MILK processor, Dairibord Zimbabwe says it has embarked on initiatives to supply milk at low cost, while producing high volumes.

The long-term benefits are expected to be competitive local milk prices, import substitution for milk powders and opportunities for export growth.

In a statement accompanying the firm’s financial results for the six months ended June 30, 2022, the group said the price of stockfeed continued to rise in line with food inflation pressure.

“According to the Ministry of Agriculture’s Dairy Services Department, Zimbabwe’s H1 2022 milk intake by processors rose 17% to 38,96 million litres from 33,42 million litres in the comparative period. Dairibord utilised 12,29 million litres, representing 32% of the total intake by processors. The group retains its position as the processor with the highest milk intake, albeit at lower levels,” the group said.

“The price of stock feed continued to rise in line with food inflation pressure. The group has elevated initiatives for aggressive milk supply development for low cost and high-volume milk production. The long-term benefits will be competitive local milk prices, import substitution of milk powders and opportunities for export growth.”

Demand for the group’s products remained firm across all categories while overall sales volumes for the period grew 11% ahead of the same period last year.
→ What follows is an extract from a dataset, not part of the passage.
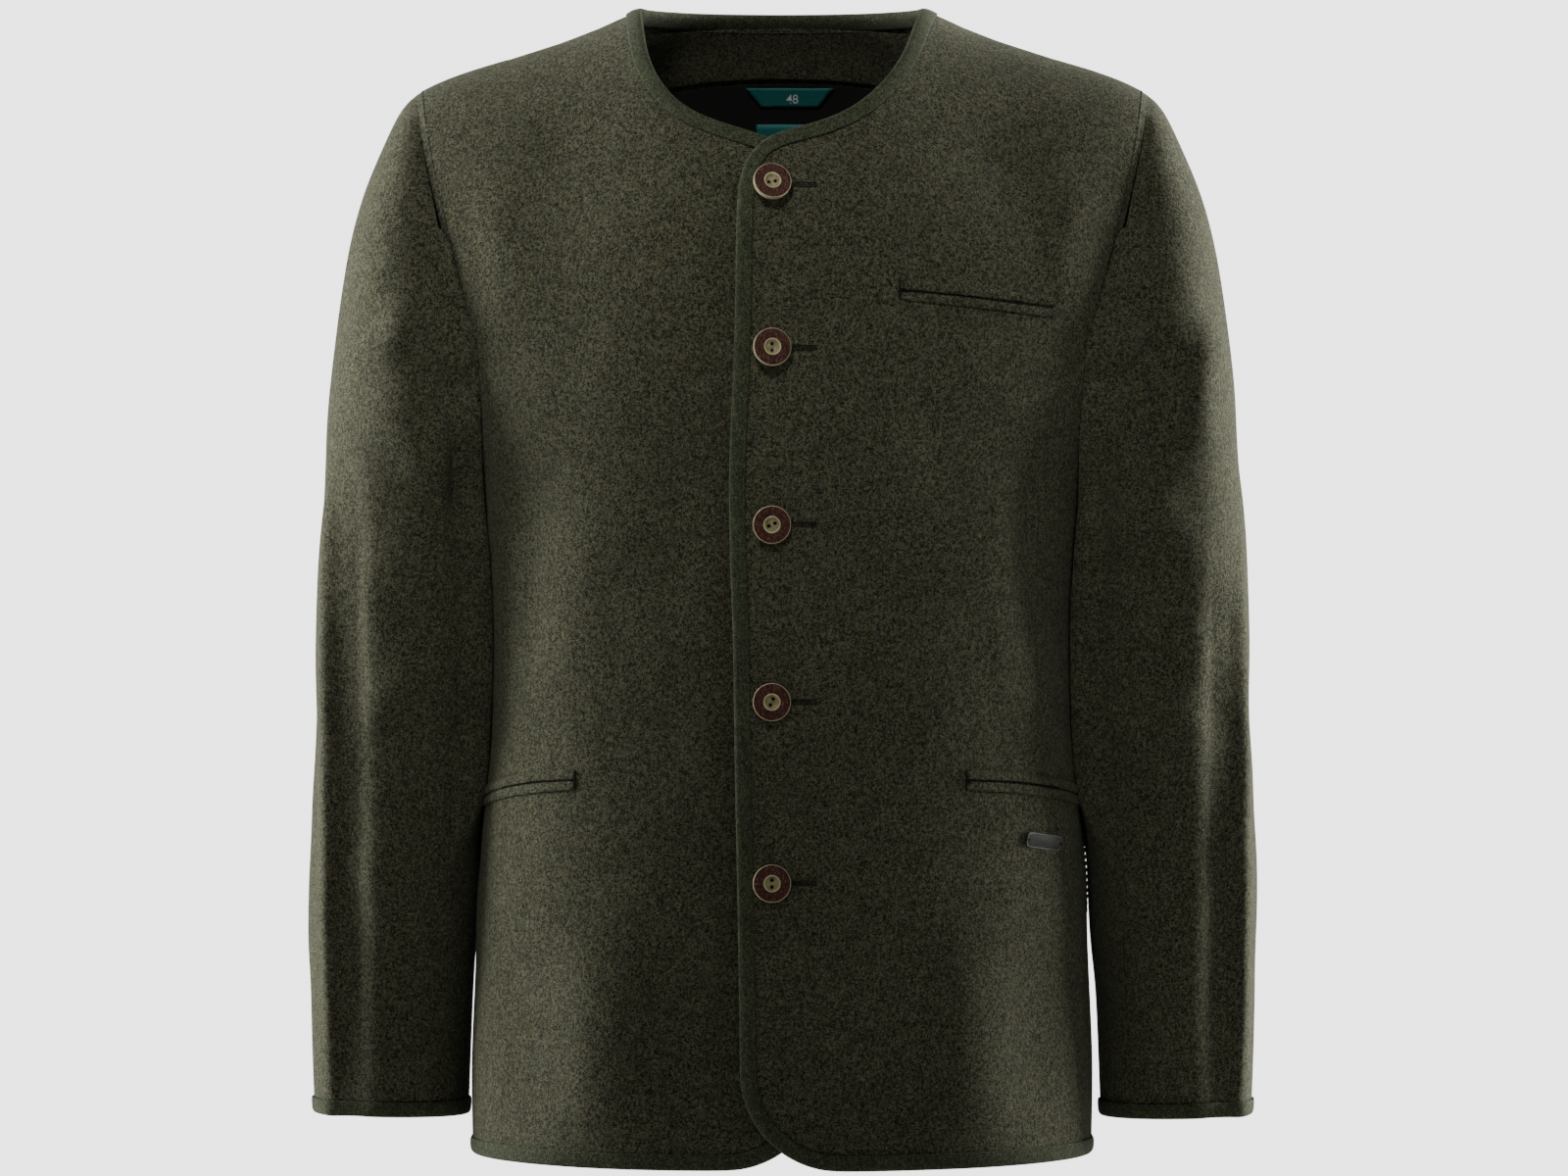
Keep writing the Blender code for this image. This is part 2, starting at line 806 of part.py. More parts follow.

Of the total sales volumes, 40%  was sold in foreign currency, with 8% going into the export market  and 32% through the domestic market. The group said liquid milk’s contribution to total volume was 28%, foods 10% and beverages 62%.

“This affirms the growing contribution of non-milk product categories and product portfolio diversification, in line with our “more than just milk” strategy. Inflation adjusted revenue grew 40% to $17,12 billion compared to the same period last year. The growth in revenue was driven by growth in volumes and moderate price adjustments to preserve margins.”

In the outlook, Dairiboard said the group’s main thrust was on volume growth to close the gap between demand and supply in most product categories as well as cost containment.

The growth is expected to be largely driven by the beverages and foods business benefitting from the commissioning of plant and equipment for additional processing capacity in the third quarter of the year.

“The group will also focus on realignment of its route to market to increase cash receipts, local US dollar sales and exports. High cost and erratic supply of utilities mainly electricity and water are expected to persist. The decrease in the price of fuel remains welcome if sustained,” it said.

“High cost of borrowing and short tenures will pose difficulty for business to bridge working capital cycle gaps and fund investments in plant and equipment for growth. Inflationary pressures are forecasted to subside as a result of Government efforts to stabilise the economy.”